The federal bankruptcy system strikes a balance between the rights of debtors seeking a fresh start and the rights of creditors seeking repayment for debt. While many areas of the Bankruptcy Code provide examples of this balancing act, perhaps no area of the Code embodies this balance better than discharge of debt. Discharge of debt provides the fresh start for debtors on which the bankruptcy system rests, but the Code also protects the interests of creditors who would otherwise have their claims against the debtor discharged.

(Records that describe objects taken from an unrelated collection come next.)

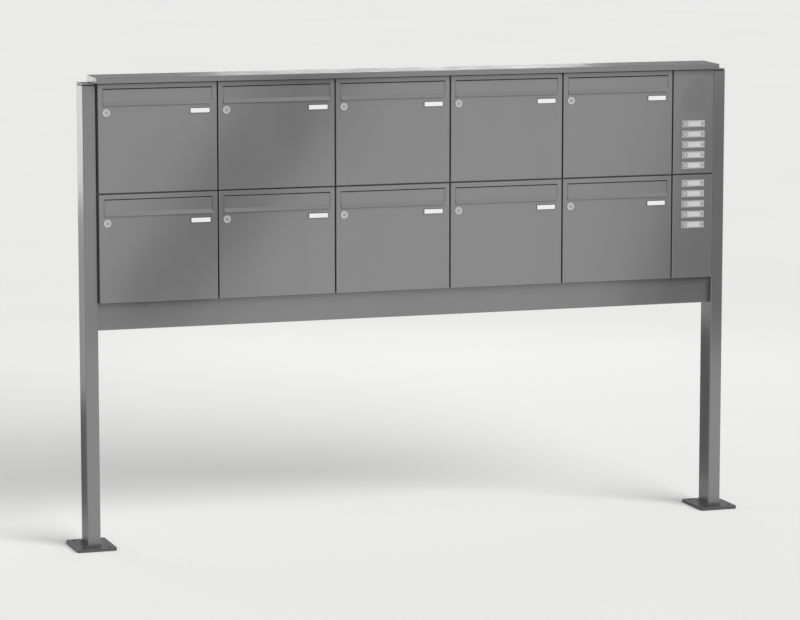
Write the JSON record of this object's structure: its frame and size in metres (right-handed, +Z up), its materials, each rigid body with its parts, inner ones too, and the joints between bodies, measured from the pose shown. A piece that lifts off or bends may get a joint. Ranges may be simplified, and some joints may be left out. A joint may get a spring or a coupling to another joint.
{
  "type": "cluster mailbox unit",
  "caption": "Free-standing letterbox bank on two posts: lockable front doors with letter flaps in two rows, a bell and speaker column at the right and a slim roof.",
  "frame": {"origin": "on the ground, midway between the posts and midway through their foot plates", "axes": "+X along the front to the right, +Y from the doors to the back, +Z up"},
  "size_m": [2.154, 0.16, 1.4259],
  "materials": {
    "frame_paint": "satin powder coat",
    "box_paint": "satin powder coat",
    "lock_metal": "satin chrome",
    "plate_metal": "fine horizontal brushing",
    "button_metal": "satin",
    "fixing_steel": "zinc plated",
    "black_plastic": "matt moulded",
    "card": "matt white card"
  },
  "bodies": {
    "frame": {"left_post": "frame_paint", "right_post": "frame_paint", "left_foot_plate": "frame_paint", "right_foot_plate": "frame_paint", "post_caps": "frame_paint", "cap_inserts": "black_plastic", "roof": "frame_paint", "apron_beam": "frame_paint", "assembly_bolts": "fixing_steel", "upper_box_bodies": "box_paint", "lower_box_bodies": "box_paint", "hinge_pins": "fixing_steel", "bell_housing": "box_paint", "upper_bell_panel": "box_paint", "lower_bell_panel": "box_paint", "bell_plates": "plate_metal", "bell_name_cards": "card", "bell_plate_screws": "fixing_steel", "bell_switches": "black_plastic", "speaker_unit": "black_plastic"},
    "door_upper_1": {"door_upper_1": "box_paint"},
    "flap_upper_1": {"flap_upper_1": "box_paint"},
    "lock_upper_1": {"lock_upper_1": "lock_metal"},
    "door_upper_2": {"door_upper_2": "box_paint"},
    "flap_upper_2": {"flap_upper_2": "box_paint"},
    "lock_upper_2": {"lock_upper_2": "lock_metal"},
    "door_upper_3": {"door_upper_3": "box_paint"},
    "flap_upper_3": {"flap_upper_3": "box_paint"},
    "lock_upper_3": {"lock_upper_3": "lock_metal"},
    "door_upper_4": {"door_upper_4": "box_paint"},
    "flap_upper_4": {"flap_upper_4": "box_paint"},
    "lock_upper_4": {"lock_upper_4": "lock_metal"},
    "door_upper_5": {"door_upper_5": "box_paint"},
    "flap_upper_5": {"flap_upper_5": "box_paint"},
    "lock_upper_5": {"lock_upper_5": "lock_metal"},
    "door_lower_1": {"door_lower_1": "box_paint"},
    "flap_lower_1": {"flap_lower_1": "box_paint"},
    "lock_lower_1": {"lock_lower_1": "lock_metal"},
    "door_lower_2": {"door_lower_2": "box_paint"},
    "flap_lower_2": {"flap_lower_2": "box_paint"},
    "lock_lower_2": {"lock_lower_2": "lock_metal"},
    "door_lower_3": {"door_lower_3": "box_paint"},
    "flap_lower_3": {"flap_lower_3": "box_paint"},
    "lock_lower_3": {"lock_lower_3": "lock_metal"},
    "door_lower_4": {"door_lower_4": "box_paint"},
    "flap_lower_4": {"flap_lower_4": "box_paint"},
    "lock_lower_4": {"lock_lower_4": "lock_metal"},
    "door_lower_5": {"door_lower_5": "box_paint"},
    "flap_lower_5": {"flap_lower_5": "box_paint"},
    "lock_lower_5": {"lock_lower_5": "lock_metal"},
    "bell_button_1": {"bell_button_1": "button_metal"},
    "bell_button_2": {"bell_button_2": "button_metal"},
    "bell_button_3": {"bell_button_3": "button_metal"},
    "bell_button_4": {"bell_button_4": "button_metal"},
    "bell_button_5": {"bell_button_5": "button_metal"},
    "bell_button_6": {"bell_button_6": "button_metal"},
    "bell_button_7": {"bell_button_7": "button_metal"},
    "bell_button_8": {"bell_button_8": "button_metal"},
    "bell_button_9": {"bell_button_9": "button_metal"},
    "bell_button_10": {"bell_button_10": "button_metal"}
  },
  "joints": [
    {"name": "door_upper_1_hinge", "type": "hinge", "parent": "frame", "child": "door_upper_1", "pos_m": [-0.632, -0.045, 1.241], "axis": [0, 0, 1], "range_deg": [0, 90]},
    {"name": "flap_upper_1_hinge", "type": "hinge", "parent": "door_upper_1", "child": "flap_upper_1", "pos_m": [-0.81, -0.0455, 1.385], "axis": [-1, 0, 0], "range_deg": [0, 75]},
    {"name": "lock_upper_1_turn", "type": "hinge", "parent": "door_upper_1", "child": "lock_upper_1", "pos_m": [-0.968, -0.04, 1.318], "axis": [0, 1, 0], "range_deg": [0, 90]},
    {"name": "door_upper_2_hinge", "type": "hinge", "parent": "frame", "child": "door_upper_2", "pos_m": [-0.262, -0.045, 1.241], "axis": [0, 0, 1], "range_deg": [0, 90]},
    {"name": "flap_upper_2_hinge", "type": "hinge", "parent": "door_upper_2", "child": "flap_upper_2", "pos_m": [-0.44, -0.0455, 1.385], "axis": [-1, 0, 0], "range_deg": [0, 75]},
    {"name": "lock_upper_2_turn", "type": "hinge", "parent": "door_upper_2", "child": "lock_upper_2", "pos_m": [-0.598, -0.04, 1.318], "axis": [0, 1, 0], "range_deg": [0, 90]},
    {"name": "door_upper_3_hinge", "type": "hinge", "parent": "frame", "child": "door_upper_3", "pos_m": [0.108, -0.045, 1.241], "axis": [0, 0, 1], "range_deg": [0, 90]},
    {"name": "flap_upper_3_hinge", "type": "hinge", "parent": "door_upper_3", "child": "flap_upper_3", "pos_m": [-0.07, -0.0455, 1.385], "axis": [-1, 0, 0], "range_deg": [0, 75]},
    {"name": "lock_upper_3_turn", "type": "hinge", "parent": "door_upper_3", "child": "lock_upper_3", "pos_m": [-0.228, -0.04, 1.318], "axis": [0, 1, 0], "range_deg": [0, 90]},
    {"name": "door_upper_4_hinge", "type": "hinge", "parent": "frame", "child": "door_upper_4", "pos_m": [0.478, -0.045, 1.241], "axis": [0, 0, 1], "range_deg": [0, 90]},
    {"name": "flap_upper_4_hinge", "type": "hinge", "parent": "door_upper_4", "child": "flap_upper_4", "pos_m": [0.3, -0.0455, 1.385], "axis": [-1, 0, 0], "range_deg": [0, 75]},
    {"name": "lock_upper_4_turn", "type": "hinge", "parent": "door_upper_4", "child": "lock_upper_4", "pos_m": [0.142, -0.04, 1.318], "axis": [0, 1, 0], "range_deg": [0, 90]},
    {"name": "door_upper_5_hinge", "type": "hinge", "parent": "frame", "child": "door_upper_5", "pos_m": [0.848, -0.045, 1.241], "axis": [0, 0, 1], "range_deg": [0, 90]},
    {"name": "flap_upper_5_hinge", "type": "hinge", "parent": "door_upper_5", "child": "flap_upper_5", "pos_m": [0.67, -0.0455, 1.385], "axis": [-1, 0, 0], "range_deg": [0, 75]},
    {"name": "lock_upper_5_turn", "type": "hinge", "parent": "door_upper_5", "child": "lock_upper_5", "pos_m": [0.512, -0.04, 1.318], "axis": [0, 1, 0], "range_deg": [0, 90]},
    {"name": "door_lower_1_hinge", "type": "hinge", "parent": "frame", "child": "door_lower_1", "pos_m": [-0.632, -0.045, 0.911], "axis": [0, 0, 1], "range_deg": [0, 90]},
    {"name": "flap_lower_1_hinge", "type": "hinge", "parent": "door_lower_1", "child": "flap_lower_1", "pos_m": [-0.81, -0.0455, 1.055], "axis": [-1, 0, 0], "range_deg": [0, 75]},
    {"name": "lock_lower_1_turn", "type": "hinge", "parent": "door_lower_1", "child": "lock_lower_1", "pos_m": [-0.968, -0.04, 0.988], "axis": [0, 1, 0], "range_deg": [0, 90]},
    {"name": "door_lower_2_hinge", "type": "hinge", "parent": "frame", "child": "door_lower_2", "pos_m": [-0.262, -0.045, 0.911], "axis": [0, 0, 1], "range_deg": [0, 90]},
    {"name": "flap_lower_2_hinge", "type": "hinge", "parent": "door_lower_2", "child": "flap_lower_2", "pos_m": [-0.44, -0.0455, 1.055], "axis": [-1, 0, 0], "range_deg": [0, 75]},
    {"name": "lock_lower_2_turn", "type": "hinge", "parent": "door_lower_2", "child": "lock_lower_2", "pos_m": [-0.598, -0.04, 0.988], "axis": [0, 1, 0], "range_deg": [0, 90]},
    {"name": "door_lower_3_hinge", "type": "hinge", "parent": "frame", "child": "door_lower_3", "pos_m": [0.108, -0.045, 0.911], "axis": [0, 0, 1], "range_deg": [0, 90]},
    {"name": "flap_lower_3_hinge", "type": "hinge", "parent": "door_lower_3", "child": "flap_lower_3", "pos_m": [-0.07, -0.0455, 1.055], "axis": [-1, 0, 0], "range_deg": [0, 75]},
    {"name": "lock_lower_3_turn", "type": "hinge", "parent": "door_lower_3", "child": "lock_lower_3", "pos_m": [-0.228, -0.04, 0.988], "axis": [0, 1, 0], "range_deg": [0, 90]},
    {"name": "door_lower_4_hinge", "type": "hinge", "parent": "frame", "child": "door_lower_4", "pos_m": [0.478, -0.045, 0.911], "axis": [0, 0, 1], "range_deg": [0, 90]},
    {"name": "flap_lower_4_hinge", "type": "hinge", "parent": "door_lower_4", "child": "flap_lower_4", "pos_m": [0.3, -0.0455, 1.055], "axis": [-1, 0, 0], "range_deg": [0, 75]},
    {"name": "lock_lower_4_turn", "type": "hinge", "parent": "door_lower_4", "child": "lock_lower_4", "pos_m": [0.142, -0.04, 0.988], "axis": [0, 1, 0], "range_deg": [0, 90]},
    {"name": "door_lower_5_hinge", "type": "hinge", "parent": "frame", "child": "door_lower_5", "pos_m": [0.848, -0.045, 0.911], "axis": [0, 0, 1], "range_deg": [0, 90]},
    {"name": "flap_lower_5_hinge", "type": "hinge", "parent": "door_lower_5", "child": "flap_lower_5", "pos_m": [0.67, -0.0455, 1.055], "axis": [-1, 0, 0], "range_deg": [0, 75]},
    {"name": "lock_lower_5_turn", "type": "hinge", "parent": "door_lower_5", "child": "lock_lower_5", "pos_m": [0.512, -0.04, 0.988], "axis": [0, 1, 0], "range_deg": [0, 90]},
    {"name": "bell_button_1_push", "type": "slide", "parent": "frame", "child": "bell_button_1", "axis": [0, 1, 0], "range_m": [0, 0.0015], "stiffness_N_per_m": 400, "springref_m": -0.002},
    {"name": "bell_button_2_push", "type": "slide", "parent": "frame", "child": "bell_button_2", "axis": [0, 1, 0], "range_m": [0, 0.0015], "stiffness_N_per_m": 400, "springref_m": -0.002},
    {"name": "bell_button_3_push", "type": "slide", "parent": "frame", "child": "bell_button_3", "axis": [0, 1, 0], "range_m": [0, 0.0015], "stiffness_N_per_m": 400, "springref_m": -0.002},
    {"name": "bell_button_4_push", "type": "slide", "parent": "frame", "child": "bell_button_4", "axis": [0, 1, 0], "range_m": [0, 0.0015], "stiffness_N_per_m": 400, "springref_m": -0.002},
    {"name": "bell_button_5_push", "type": "slide", "parent": "frame", "child": "bell_button_5", "axis": [0, 1, 0], "range_m": [0, 0.0015], "stiffness_N_per_m": 400, "springref_m": -0.002},
    {"name": "bell_button_6_push", "type": "slide", "parent": "frame", "child": "bell_button_6", "axis": [0, 1, 0], "range_m": [0, 0.0015], "stiffness_N_per_m": 400, "springref_m": -0.002},
    {"name": "bell_button_7_push", "type": "slide", "parent": "frame", "child": "bell_button_7", "axis": [0, 1, 0], "range_m": [0, 0.0015], "stiffness_N_per_m": 400, "springref_m": -0.002},
    {"name": "bell_button_8_push", "type": "slide", "parent": "frame", "child": "bell_button_8", "axis": [0, 1, 0], "range_m": [0, 0.0015], "stiffness_N_per_m": 400, "springref_m": -0.002},
    {"name": "bell_button_9_push", "type": "slide", "parent": "frame", "child": "bell_button_9", "axis": [0, 1, 0], "range_m": [0, 0.0015], "stiffness_N_per_m": 400, "springref_m": -0.002},
    {"name": "bell_button_10_push", "type": "slide", "parent": "frame", "child": "bell_button_10", "axis": [0, 1, 0], "range_m": [0, 0.0015], "stiffness_N_per_m": 400, "springref_m": -0.002}
  ]
}
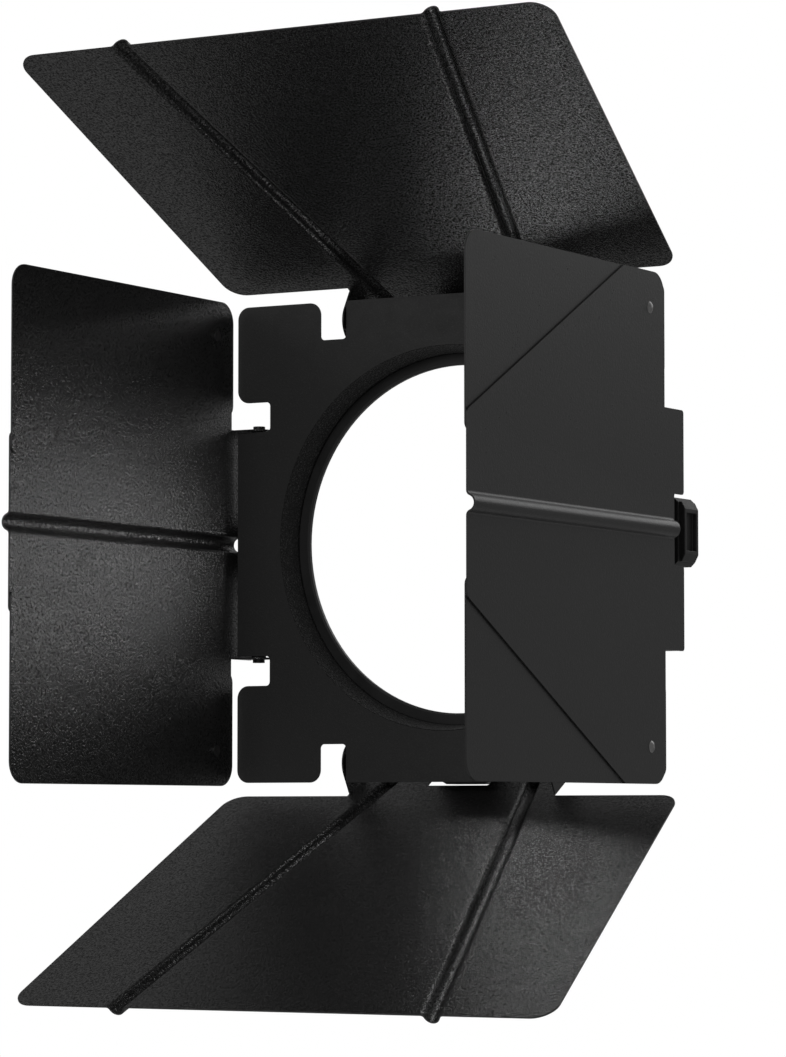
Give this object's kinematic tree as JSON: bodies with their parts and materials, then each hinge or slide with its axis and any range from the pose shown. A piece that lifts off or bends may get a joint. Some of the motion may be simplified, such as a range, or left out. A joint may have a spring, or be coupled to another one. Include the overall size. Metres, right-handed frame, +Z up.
{
  "type": "barn door attachment",
  "caption": "Square black barn door frame with a round light opening, hinged sheet leaves, swivelling side wings and sprung claws that grip a lamp's front rim.",
  "frame": {"origin": "on the optical axis, at the seat of the rear collar where the lamp's nose rests", "axes": "-Y is the way the light leaves, +Y points back to the lamp, +Z up, +X to the right seen from the front"},
  "size_m": [0.4102, 0.3342, 0.6528],
  "materials": {
    "plate_coat": "matte",
    "leaf_coat": "satin",
    "wing_coat": "satin",
    "sleeve_texture": "matte",
    "ring_satin": "satin",
    "black_steel": "satin",
    "zinc_steel": "satin",
    "spring_steel": "satin",
    "rivet_metal": "satin",
    "washer_nylon": "matte",
    "guide_nylon": "matte",
    "claw_nylon": "satin"
  },
  "bodies": {
    "frame": {"front_plate": "plate_coat", "aperture_ring": "sleeve_texture", "rear_ring": "ring_satin", "standoffs": "zinc_steel", "standoff_nuts": "zinc_steel", "hinge_pins": "black_steel", "friction_washers": "washer_nylon", "hinge_disc_springs": "spring_steel", "hinge_nuts": "zinc_steel", "clinch_studs": "zinc_steel", "stud_nuts": "zinc_steel", "guide_pins": "zinc_steel", "hinge_lugs_top": "black_steel", "claw_guide_top": "guide_nylon", "claw_spring_top": "spring_steel", "hinge_lugs_right": "black_steel", "claw_guide_right": "guide_nylon", "claw_spring_right": "spring_steel", "hinge_lugs_bottom": "black_steel", "claw_guide_bottom": "guide_nylon", "claw_spring_bottom": "spring_steel", "hinge_lugs_left": "black_steel", "claw_guide_left": "guide_nylon", "claw_spring_left": "spring_steel"},
    "leaf_top_body": {"leaf_top": "leaf_coat"},
    "rim_claw_top_body": {"rim_claw_top": "claw_nylon"},
    "leaf_right_body": {"leaf_right": "leaf_coat", "wing_rivets_right": "rivet_metal", "wing_washers_right": "washer_nylon"},
    "rim_claw_right_body": {"rim_claw_right": "claw_nylon"},
    "leaf_bottom_body": {"leaf_bottom": "leaf_coat"},
    "rim_claw_bottom_body": {"rim_claw_bottom": "claw_nylon"},
    "leaf_left_body": {"leaf_left": "leaf_coat", "wing_rivets_left": "rivet_metal", "wing_washers_left": "washer_nylon"},
    "rim_claw_left_body": {"rim_claw_left": "claw_nylon"},
    "wing_left_upper_body": {"wing_left_upper": "wing_coat"},
    "wing_left_lower_body": {"wing_left_lower": "wing_coat"},
    "wing_right_upper_body": {"wing_right_upper": "wing_coat"},
    "wing_right_lower_body": {"wing_right_lower": "wing_coat"}
  },
  "joints": [
    {"name": "leaf_top_hinge", "type": "hinge", "parent": "frame", "child": "leaf_top_body", "pos_m": [0, -0.0162, 0.1572], "axis": [-1, 0, 0], "range_deg": [-27, 14.5]},
    {"name": "leaf_right_hinge", "type": "hinge", "parent": "frame", "child": "leaf_right_body", "pos_m": [0.1572, -0.0162, 0], "axis": [0, 0, -1], "range_deg": [-45, 87]},
    {"name": "leaf_bottom_hinge", "type": "hinge", "parent": "frame", "child": "leaf_bottom_body", "pos_m": [0, -0.0162, -0.1572], "axis": [1, 0, 0], "range_deg": [-27, 14.5]},
    {"name": "leaf_left_hinge", "type": "hinge", "parent": "frame", "child": "leaf_left_body", "pos_m": [-0.1572, -0.0162, 0], "axis": [0, 0, -1], "range_deg": [-87, 45]},
    {"name": "wing_left_upper_swivel", "type": "hinge", "parent": "leaf_left_body", "child": "wing_left_upper_body", "pos_m": [-0.1722, -0.0497, 0.1484], "axis": [-1, 0, 0], "range_deg": [0, 30]},
    {"name": "wing_left_lower_swivel", "type": "hinge", "parent": "leaf_left_body", "child": "wing_left_lower_body", "pos_m": [-0.1722, -0.0497, -0.1484], "axis": [1, 0, 0], "range_deg": [0, 30]},
    {"name": "wing_right_upper_swivel", "type": "hinge", "parent": "leaf_right_body", "child": "wing_right_upper_body", "pos_m": [0.1722, -0.0497, 0.1484], "axis": [1, 0, 0], "range_deg": [-30, 0]},
    {"name": "wing_right_lower_swivel", "type": "hinge", "parent": "leaf_right_body", "child": "wing_right_lower_body", "pos_m": [0.1722, -0.0497, -0.1484], "axis": [-1, 0, 0], "range_deg": [-30, 0]},
    {"name": "rim_claw_top_slide", "type": "slide", "parent": "frame", "child": "rim_claw_top_body", "axis": [0, 0, -1], "range_m": [-0.005, 0], "stiffness_N_per_m": 1200, "springref_m": 0.003, "deforming": ["claw_spring_top"]},
    {"name": "rim_claw_right_slide", "type": "slide", "parent": "frame", "child": "rim_claw_right_body", "axis": [1, 0, 0], "range_m": [0, 0.005], "stiffness_N_per_m": 1200, "springref_m": -0.003, "deforming": ["claw_spring_right"]},
    {"name": "rim_claw_bottom_slide", "type": "slide", "parent": "frame", "child": "rim_claw_bottom_body", "axis": [0, 0, 1], "range_m": [-0.005, 0], "stiffness_N_per_m": 1200, "springref_m": 0.003, "deforming": ["claw_spring_bottom"]},
    {"name": "rim_claw_left_slide", "type": "slide", "parent": "frame", "child": "rim_claw_left_body", "axis": [1, 0, 0], "range_m": [-0.005, 0], "stiffness_N_per_m": 1200, "springref_m": 0.003, "deforming": ["claw_spring_left"]}
  ]
}
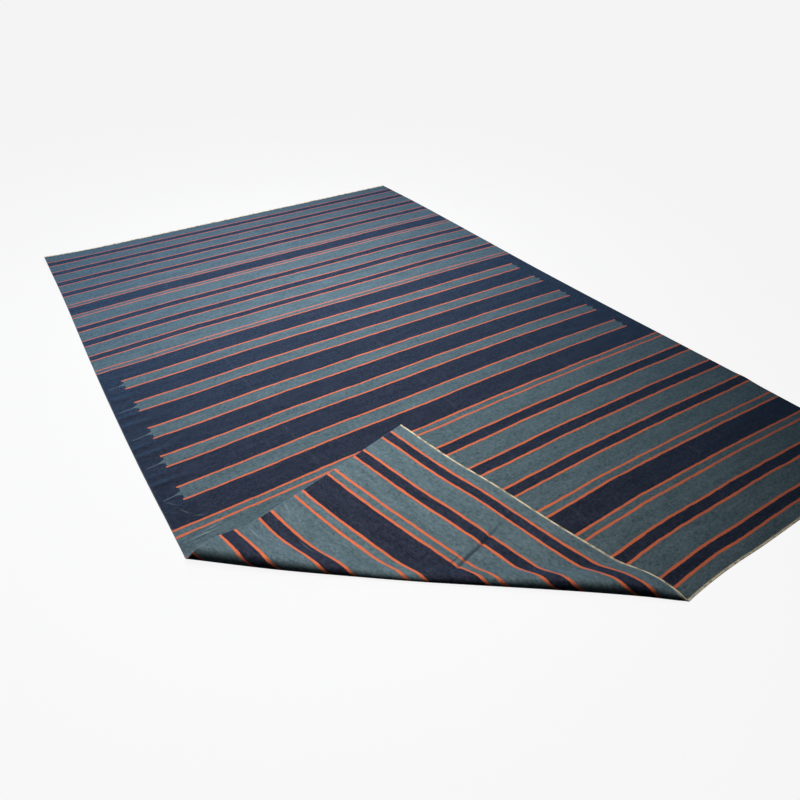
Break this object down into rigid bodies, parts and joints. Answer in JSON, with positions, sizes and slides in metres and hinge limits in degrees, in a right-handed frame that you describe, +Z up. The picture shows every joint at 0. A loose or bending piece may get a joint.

Section 523(a)(6) excepts from discharge any debt “for willful and malicious injury by the debtor to another entity or to the property of another entity.” Clearly, this section prohibits discharge for debts that result from a bad act of the debtor, and serves a punitive function by not allowing a debtor to use the bankruptcy system to avoid debts when the debtor acted wrongfully in incurring those debts. While the Supreme Court has had the opportunity to consider the definition of “willful and malicious injury,” it has done so only in the context of a tort claim, leaving courts to determine the applicability of § 523(a)(6) in the context of breach of contract claims.

This article merges traditional tort doctrine regarding levels of intent to harm, traditional contract doctrine of efficient breach, and modern developments recognizing punitive damages in contract actions to conclude that § 523(a)(6) should permit nondischargeability of intentional breaches of contract that lack business justification.